737 MAX grounding cuts into Boeing profit and cash reserves

The worldwide grounding of the 737 MAX quickly rippled through Boeing's finances, depleting its cash reserve by nearly $1 billion in just the first three weeks, according to the company's first-quarter report.

In the midst of a crisis precipitated by the deaths of 346 passengers in two recent crashes of new 737 MAXs, Boeing on Wednesday outlined the immediate financial hit to its business.

Following the crash of an Ethiopian Airlines jet on March 10, the company ended that month with $0.9 billion less in available cash than it had as the year began. The commercial airplane unit took in $1.1 billion less revenue than it did in the same quarter a year earlier.

With the MAX grounding coming near the end of the quarter, the financial impact was relatively small. Next quarter will see a bigger hit.

With no clear timeline for the grounding to be lifted, Boeing withdrew its previous financial guidance for 2019. "Due to the uncertainty of the timing and conditions surrounding return to service of the 737 MAX fleet, new guidance will be issued at a future date," Boeing said.

Getting the plane back in the air is Boeing Chairman and Chief Executive Dennis Muilenburg's top priority.

"Across the company, we are focused on safety, returning the 737 MAX to service, and earning and re-earning the trust and confidence of customers, regulators and the flying public," he said in a statement.

He added that Boeing is making "steady progress on the path to final certification for a software update for the 737 MAX," which is essentially a redesign of a new flight control system on the MAX that activated erroneously in the minutes before each of the crashes.

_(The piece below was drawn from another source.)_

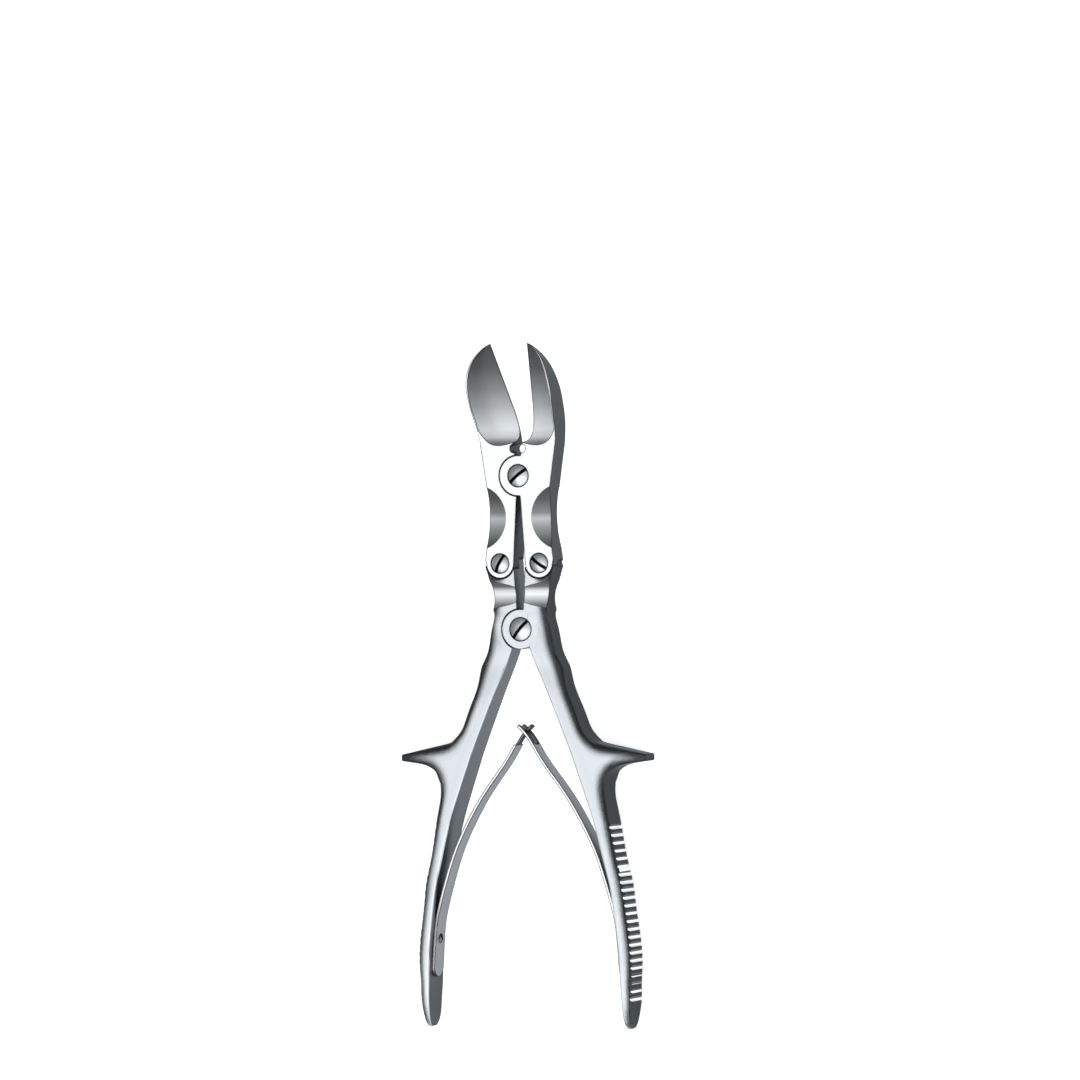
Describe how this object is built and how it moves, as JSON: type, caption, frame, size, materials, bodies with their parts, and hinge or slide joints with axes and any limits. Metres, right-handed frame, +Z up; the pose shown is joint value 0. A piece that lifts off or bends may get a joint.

Muilenburg said more than 135 test and production flights of the software update have been completed and Boeing is working with aviation regulators around the world to test the software and finalize the required pilot training that will be needed.

Strong performance in Boeing's defense and services businesses during the first quarter compensated somewhat for the financial hit to the commercial airplane unit.

Boeing's profit margin in the commercial airplane unit dropped from 15.6 percent of revenue in the final quarter of 2018 to just 9.9 percent last quarter, compared to 12.8 percent in defense and space and 14.1 percent in aftermarket services.

Boeing made a profit for the quarter of $2.35 billion, which is 18 percent lower than a year earlier. That met the latest expectations of Wall Street analysts, which were substantially reduced following the MAX grounding.

Earnings per share were $3.75, down 10 percent from a year earlier.

Free cash flow _ the key quarterly financial metric that investors focus on, which is the company's cash receipts minus its cash operating expenses and its investments in plant and equipment _ was down $455 million compared to the same quarter a year earlier.

As a measure of its operational performance Boeing cites its "core earnings," meaning profits excluding certain pension items. By this measure, core profits for the quarter were $2 billion, down 21 percent from a year ago, and core earnings per share were $3.16, down 13 percent from a year ago.

Muilenburg said that even as Boeing works its way through "this challenging time ... our attention remains on driving excellence in quality and performance and running a healthy sustained growth business built on strong, long-term fundamentals."

During the quarter, Boeing bought back $2.3 billion of its own shares to boost the stock price, all of those purchased prior to the MAX grounding. With cash draining, it's likely Boeing will suspend further stock buybacks until the flow of 737 deliveries resumes.